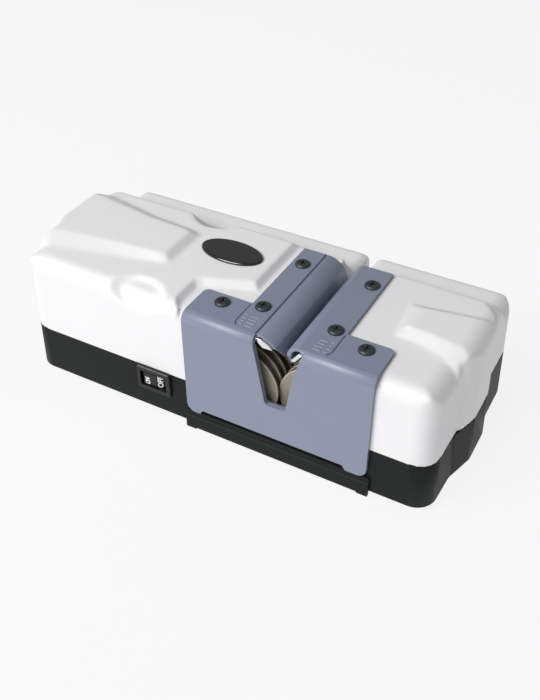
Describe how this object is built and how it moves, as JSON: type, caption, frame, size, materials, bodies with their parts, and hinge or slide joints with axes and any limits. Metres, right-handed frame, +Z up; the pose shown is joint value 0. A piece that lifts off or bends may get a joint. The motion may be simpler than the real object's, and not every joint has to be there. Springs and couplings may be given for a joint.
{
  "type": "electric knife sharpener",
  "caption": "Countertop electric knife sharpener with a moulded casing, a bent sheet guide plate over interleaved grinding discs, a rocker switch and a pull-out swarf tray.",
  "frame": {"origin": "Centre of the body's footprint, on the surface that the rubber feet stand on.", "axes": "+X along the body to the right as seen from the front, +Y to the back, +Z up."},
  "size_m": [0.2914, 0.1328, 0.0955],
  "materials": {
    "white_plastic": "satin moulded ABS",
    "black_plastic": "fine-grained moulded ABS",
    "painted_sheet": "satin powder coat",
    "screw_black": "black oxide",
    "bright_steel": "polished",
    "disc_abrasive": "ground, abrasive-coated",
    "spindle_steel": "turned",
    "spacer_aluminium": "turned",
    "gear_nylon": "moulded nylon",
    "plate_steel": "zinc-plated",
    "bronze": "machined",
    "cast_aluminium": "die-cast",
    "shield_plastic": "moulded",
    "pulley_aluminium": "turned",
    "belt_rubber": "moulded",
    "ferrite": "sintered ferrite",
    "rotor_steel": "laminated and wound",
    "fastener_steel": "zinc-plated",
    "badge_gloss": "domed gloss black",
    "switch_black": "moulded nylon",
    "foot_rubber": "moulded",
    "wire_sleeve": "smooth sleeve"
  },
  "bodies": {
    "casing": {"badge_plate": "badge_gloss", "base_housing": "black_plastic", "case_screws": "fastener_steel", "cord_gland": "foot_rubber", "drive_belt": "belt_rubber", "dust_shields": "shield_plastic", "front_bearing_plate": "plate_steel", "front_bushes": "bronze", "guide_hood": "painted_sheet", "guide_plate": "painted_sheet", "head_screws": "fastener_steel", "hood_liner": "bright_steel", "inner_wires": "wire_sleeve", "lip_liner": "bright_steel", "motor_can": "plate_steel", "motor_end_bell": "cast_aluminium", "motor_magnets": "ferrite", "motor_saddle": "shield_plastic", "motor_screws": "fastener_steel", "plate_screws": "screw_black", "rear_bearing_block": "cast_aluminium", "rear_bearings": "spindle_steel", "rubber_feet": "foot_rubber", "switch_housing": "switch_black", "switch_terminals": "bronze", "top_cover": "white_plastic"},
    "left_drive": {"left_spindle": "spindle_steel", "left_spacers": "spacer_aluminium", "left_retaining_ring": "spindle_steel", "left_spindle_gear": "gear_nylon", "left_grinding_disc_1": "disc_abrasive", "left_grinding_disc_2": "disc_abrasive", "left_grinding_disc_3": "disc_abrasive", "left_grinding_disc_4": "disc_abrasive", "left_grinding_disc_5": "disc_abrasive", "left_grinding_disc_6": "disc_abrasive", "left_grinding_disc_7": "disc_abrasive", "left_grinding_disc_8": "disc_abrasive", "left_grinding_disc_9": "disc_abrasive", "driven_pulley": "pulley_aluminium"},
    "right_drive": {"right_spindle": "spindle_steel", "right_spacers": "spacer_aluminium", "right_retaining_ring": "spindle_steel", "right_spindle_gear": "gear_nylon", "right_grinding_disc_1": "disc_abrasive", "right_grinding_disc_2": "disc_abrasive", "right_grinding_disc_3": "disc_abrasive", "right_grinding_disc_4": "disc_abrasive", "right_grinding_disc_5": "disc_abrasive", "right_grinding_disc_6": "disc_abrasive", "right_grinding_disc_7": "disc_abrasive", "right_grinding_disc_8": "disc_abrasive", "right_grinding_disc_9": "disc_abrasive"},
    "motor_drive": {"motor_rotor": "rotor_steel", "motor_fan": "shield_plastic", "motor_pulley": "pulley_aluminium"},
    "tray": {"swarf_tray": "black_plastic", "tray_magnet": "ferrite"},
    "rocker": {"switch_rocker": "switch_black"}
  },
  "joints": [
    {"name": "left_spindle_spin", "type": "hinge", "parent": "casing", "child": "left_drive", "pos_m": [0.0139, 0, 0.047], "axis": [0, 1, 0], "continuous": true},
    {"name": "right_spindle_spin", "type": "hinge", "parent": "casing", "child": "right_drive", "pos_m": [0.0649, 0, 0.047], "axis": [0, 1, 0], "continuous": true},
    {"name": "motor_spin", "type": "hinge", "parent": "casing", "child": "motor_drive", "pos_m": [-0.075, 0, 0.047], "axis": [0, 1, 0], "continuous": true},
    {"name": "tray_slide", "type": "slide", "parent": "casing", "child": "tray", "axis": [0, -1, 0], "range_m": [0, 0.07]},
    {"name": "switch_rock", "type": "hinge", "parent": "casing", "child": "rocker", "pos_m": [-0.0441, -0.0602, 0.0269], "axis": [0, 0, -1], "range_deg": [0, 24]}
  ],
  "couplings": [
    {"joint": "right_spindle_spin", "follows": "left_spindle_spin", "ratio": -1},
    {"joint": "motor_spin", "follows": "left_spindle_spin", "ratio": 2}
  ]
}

----

*Goal of the exercise*
In the data above, count the lines where the word "that" appears; reply with the number only.

*Output of the task*
2